**DIRECTIVE:** Restate the opening lines of the material below word for word, stopping after the line that contains "Vector = FreeCAD.Vector".

**DATASET SECTION:**
◇ ◇ ◇ ◇ ◇ ◇ ◇

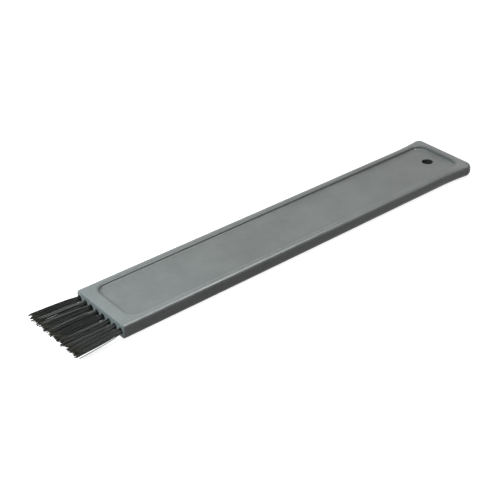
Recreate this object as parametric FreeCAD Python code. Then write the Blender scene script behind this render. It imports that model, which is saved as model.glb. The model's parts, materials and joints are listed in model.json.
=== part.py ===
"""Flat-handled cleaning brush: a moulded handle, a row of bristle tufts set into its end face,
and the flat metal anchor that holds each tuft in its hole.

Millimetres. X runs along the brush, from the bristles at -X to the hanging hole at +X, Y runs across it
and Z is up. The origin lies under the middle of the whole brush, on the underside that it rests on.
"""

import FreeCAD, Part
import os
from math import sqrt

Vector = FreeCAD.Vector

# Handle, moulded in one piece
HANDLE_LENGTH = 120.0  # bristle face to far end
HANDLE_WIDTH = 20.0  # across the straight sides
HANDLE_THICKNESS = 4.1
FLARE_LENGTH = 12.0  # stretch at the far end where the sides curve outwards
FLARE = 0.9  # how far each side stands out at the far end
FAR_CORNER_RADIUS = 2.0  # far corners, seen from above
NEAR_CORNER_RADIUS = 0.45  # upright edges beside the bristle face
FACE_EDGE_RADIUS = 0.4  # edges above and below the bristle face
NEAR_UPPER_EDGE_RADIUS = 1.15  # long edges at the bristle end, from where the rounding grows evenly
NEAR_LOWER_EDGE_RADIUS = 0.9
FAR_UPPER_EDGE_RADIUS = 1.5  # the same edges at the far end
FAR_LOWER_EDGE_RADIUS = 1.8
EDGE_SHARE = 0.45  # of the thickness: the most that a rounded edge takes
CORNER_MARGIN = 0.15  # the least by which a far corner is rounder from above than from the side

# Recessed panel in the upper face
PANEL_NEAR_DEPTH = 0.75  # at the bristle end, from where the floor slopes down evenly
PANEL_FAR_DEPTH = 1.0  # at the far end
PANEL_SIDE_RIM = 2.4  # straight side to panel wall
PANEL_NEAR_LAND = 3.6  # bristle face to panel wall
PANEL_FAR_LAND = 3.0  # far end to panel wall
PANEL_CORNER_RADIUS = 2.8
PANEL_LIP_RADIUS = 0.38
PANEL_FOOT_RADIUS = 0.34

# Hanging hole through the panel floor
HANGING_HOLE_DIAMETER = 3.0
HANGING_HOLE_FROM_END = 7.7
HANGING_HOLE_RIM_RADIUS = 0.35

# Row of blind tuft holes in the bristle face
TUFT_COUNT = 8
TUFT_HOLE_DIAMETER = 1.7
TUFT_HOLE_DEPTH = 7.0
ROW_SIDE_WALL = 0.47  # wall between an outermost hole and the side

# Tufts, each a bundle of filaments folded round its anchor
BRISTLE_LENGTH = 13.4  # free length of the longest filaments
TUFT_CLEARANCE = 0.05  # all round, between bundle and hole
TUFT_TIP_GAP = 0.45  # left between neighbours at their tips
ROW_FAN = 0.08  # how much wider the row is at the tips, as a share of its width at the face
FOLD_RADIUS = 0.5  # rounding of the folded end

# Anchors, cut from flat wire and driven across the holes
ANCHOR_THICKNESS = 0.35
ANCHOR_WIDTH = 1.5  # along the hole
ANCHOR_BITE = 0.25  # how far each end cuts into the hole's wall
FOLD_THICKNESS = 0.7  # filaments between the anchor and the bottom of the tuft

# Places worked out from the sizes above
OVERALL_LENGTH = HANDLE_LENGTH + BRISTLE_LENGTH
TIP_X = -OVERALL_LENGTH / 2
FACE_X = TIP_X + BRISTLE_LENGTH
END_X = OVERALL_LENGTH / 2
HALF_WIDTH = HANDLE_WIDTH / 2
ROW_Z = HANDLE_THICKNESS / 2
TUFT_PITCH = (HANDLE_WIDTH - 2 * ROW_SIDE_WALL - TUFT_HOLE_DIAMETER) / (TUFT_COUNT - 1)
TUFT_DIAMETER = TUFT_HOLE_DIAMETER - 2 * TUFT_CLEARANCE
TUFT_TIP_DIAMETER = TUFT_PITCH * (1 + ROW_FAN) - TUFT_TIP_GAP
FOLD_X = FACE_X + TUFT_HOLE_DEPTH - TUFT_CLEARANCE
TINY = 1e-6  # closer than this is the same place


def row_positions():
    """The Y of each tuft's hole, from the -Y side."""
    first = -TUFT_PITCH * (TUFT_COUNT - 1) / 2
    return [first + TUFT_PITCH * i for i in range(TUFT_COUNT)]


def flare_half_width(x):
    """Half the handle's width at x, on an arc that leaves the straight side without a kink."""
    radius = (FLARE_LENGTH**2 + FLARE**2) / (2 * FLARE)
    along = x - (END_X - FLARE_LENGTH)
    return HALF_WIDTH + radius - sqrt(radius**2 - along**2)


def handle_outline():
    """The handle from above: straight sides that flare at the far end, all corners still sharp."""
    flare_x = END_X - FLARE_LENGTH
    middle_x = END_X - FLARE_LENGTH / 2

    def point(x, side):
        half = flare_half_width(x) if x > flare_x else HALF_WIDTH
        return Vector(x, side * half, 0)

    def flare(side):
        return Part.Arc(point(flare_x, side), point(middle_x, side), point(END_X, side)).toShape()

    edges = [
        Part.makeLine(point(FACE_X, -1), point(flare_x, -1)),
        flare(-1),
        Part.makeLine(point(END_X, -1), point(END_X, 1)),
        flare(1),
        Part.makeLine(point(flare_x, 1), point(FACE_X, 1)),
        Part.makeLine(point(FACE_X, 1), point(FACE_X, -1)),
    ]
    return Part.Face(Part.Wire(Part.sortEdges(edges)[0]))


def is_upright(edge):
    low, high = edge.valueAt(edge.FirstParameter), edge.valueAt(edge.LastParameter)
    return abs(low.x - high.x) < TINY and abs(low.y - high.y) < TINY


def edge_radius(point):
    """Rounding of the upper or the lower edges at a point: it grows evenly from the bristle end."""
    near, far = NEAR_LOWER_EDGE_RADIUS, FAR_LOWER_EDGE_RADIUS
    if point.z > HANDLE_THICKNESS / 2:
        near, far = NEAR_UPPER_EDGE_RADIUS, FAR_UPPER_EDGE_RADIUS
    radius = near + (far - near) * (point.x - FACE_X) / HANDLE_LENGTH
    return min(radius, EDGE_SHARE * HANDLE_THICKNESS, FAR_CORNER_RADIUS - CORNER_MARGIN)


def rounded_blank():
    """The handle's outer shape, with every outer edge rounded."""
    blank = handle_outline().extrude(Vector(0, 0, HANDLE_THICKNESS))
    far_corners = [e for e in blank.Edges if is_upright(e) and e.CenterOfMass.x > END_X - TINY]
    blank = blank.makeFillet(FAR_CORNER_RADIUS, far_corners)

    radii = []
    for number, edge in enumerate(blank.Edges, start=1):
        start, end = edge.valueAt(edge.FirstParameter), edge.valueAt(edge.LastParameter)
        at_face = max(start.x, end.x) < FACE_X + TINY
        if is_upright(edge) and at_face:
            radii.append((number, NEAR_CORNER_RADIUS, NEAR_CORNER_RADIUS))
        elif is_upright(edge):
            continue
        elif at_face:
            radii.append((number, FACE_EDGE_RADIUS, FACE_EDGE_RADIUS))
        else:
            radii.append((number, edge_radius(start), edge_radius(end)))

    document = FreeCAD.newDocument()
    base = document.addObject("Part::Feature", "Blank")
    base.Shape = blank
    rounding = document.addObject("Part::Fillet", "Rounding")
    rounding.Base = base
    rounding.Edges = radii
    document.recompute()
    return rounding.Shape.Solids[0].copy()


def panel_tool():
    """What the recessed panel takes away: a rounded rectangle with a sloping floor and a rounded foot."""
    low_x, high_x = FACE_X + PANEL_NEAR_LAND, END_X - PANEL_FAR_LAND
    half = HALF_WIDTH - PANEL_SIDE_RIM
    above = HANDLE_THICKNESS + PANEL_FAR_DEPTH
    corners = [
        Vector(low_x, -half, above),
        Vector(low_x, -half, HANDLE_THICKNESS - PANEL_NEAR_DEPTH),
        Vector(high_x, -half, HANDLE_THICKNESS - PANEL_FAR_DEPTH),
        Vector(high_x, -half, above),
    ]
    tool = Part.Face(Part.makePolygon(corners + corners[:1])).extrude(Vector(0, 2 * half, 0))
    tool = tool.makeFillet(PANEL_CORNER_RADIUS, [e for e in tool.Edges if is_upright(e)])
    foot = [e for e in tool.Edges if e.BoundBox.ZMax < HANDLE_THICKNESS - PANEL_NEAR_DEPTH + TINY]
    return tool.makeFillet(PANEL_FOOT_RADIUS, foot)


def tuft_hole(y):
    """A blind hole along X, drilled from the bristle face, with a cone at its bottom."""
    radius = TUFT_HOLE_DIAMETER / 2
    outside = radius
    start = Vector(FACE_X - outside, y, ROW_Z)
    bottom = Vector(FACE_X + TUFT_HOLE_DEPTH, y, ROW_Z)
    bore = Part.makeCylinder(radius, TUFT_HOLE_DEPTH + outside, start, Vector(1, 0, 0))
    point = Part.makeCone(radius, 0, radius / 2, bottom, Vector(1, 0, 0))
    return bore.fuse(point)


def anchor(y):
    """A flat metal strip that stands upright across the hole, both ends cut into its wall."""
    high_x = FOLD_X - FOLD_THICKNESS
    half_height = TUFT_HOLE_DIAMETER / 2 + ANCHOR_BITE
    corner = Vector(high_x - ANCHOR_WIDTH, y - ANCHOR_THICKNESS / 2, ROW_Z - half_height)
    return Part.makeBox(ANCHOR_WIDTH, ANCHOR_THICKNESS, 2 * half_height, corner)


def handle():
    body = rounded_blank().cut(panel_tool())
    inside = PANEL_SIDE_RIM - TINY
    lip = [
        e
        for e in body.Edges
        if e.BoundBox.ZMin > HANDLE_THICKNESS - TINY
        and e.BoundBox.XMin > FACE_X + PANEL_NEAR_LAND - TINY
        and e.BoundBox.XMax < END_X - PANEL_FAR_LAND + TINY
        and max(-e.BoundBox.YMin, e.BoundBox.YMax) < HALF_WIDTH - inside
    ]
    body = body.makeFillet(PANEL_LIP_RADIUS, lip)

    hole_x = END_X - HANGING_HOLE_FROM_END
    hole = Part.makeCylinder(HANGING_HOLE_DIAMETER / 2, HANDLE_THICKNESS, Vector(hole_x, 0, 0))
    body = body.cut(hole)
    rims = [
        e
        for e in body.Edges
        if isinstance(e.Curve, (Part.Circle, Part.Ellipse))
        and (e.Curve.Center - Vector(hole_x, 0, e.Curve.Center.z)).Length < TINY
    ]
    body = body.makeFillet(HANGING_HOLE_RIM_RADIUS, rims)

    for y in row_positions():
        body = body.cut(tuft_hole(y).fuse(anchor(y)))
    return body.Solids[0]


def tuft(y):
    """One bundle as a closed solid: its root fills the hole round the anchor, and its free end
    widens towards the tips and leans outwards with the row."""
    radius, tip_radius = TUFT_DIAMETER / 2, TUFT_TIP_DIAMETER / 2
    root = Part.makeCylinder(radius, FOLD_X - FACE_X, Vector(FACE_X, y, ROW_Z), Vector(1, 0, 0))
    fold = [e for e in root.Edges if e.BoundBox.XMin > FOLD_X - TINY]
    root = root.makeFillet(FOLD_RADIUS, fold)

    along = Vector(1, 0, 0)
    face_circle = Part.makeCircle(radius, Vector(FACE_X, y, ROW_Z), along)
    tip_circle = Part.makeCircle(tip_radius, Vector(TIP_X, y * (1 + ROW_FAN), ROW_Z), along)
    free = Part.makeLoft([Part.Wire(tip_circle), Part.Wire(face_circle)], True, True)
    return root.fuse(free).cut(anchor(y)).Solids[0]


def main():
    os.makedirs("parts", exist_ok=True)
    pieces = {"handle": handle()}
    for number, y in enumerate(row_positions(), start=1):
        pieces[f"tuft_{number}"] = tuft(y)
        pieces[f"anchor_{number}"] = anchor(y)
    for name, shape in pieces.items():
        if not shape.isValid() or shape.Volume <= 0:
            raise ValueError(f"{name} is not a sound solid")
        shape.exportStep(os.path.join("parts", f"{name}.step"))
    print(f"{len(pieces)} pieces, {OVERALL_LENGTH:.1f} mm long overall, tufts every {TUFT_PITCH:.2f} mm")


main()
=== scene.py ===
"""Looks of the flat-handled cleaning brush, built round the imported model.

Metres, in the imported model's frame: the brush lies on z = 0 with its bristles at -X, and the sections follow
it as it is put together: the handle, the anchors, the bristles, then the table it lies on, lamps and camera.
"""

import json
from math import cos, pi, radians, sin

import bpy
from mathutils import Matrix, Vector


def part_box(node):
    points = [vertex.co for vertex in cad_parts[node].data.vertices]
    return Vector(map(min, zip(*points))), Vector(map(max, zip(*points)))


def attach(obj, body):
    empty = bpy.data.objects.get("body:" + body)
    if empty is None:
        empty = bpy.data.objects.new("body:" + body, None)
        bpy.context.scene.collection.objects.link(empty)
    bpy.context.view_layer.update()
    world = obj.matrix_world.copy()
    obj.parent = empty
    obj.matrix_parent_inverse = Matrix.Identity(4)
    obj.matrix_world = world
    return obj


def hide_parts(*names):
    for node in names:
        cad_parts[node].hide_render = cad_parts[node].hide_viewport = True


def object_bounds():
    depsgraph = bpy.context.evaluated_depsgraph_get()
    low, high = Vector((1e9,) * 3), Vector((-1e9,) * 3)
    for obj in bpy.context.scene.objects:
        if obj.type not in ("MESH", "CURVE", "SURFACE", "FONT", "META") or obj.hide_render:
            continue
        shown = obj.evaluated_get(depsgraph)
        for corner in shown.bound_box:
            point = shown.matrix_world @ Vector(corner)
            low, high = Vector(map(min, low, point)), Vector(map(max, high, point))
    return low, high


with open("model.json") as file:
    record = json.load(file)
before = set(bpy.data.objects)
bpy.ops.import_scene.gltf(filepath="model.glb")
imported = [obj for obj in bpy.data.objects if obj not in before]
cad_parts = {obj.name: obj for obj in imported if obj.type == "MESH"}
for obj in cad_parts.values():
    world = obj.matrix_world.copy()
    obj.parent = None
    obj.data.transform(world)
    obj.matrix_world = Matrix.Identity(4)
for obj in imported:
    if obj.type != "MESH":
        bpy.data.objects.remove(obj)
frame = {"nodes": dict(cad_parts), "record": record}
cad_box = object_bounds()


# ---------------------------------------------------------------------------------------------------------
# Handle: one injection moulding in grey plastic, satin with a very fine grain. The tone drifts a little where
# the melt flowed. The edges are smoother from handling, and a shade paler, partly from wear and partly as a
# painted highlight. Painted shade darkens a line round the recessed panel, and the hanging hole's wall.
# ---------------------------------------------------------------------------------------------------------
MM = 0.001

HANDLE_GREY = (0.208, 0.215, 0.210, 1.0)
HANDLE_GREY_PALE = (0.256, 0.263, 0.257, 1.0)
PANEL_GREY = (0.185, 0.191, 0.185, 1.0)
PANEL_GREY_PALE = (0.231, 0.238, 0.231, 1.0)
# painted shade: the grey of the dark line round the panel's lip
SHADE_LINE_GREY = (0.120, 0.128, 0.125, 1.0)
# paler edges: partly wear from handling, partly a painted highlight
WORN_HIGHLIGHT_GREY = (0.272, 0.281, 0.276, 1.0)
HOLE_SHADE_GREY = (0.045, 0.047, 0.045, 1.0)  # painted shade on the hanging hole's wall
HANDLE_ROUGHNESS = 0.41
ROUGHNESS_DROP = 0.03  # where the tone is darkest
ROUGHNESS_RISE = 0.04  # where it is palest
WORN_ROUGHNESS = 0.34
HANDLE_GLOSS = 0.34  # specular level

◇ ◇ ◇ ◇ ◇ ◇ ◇

**RESULT:**
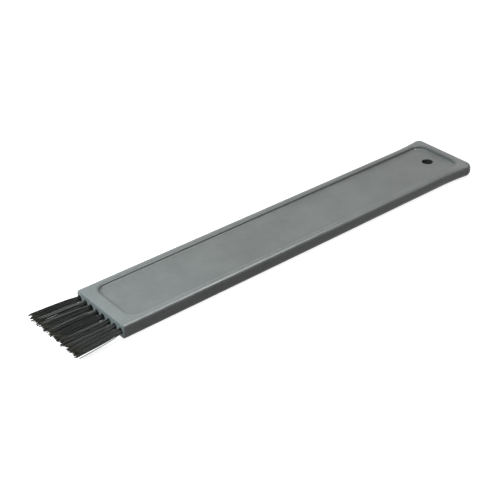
Recreate this object as parametric FreeCAD Python code. Then write the Blender scene script behind this render. It imports that model, which is saved as model.glb. The model's parts, materials and joints are listed in model.json.
=== part.py ===
"""Flat-handled cleaning brush: a moulded handle, a row of bristle tufts set into its end face,
and the flat metal anchor that holds each tuft in its hole.

Millimetres. X runs along the brush, from the bristles at -X to the hanging hole at +X, Y runs across it
and Z is up. The origin lies under the middle of the whole brush, on the underside that it rests on.
"""

import FreeCAD, Part
import os
from math import sqrt

Vector = FreeCAD.Vector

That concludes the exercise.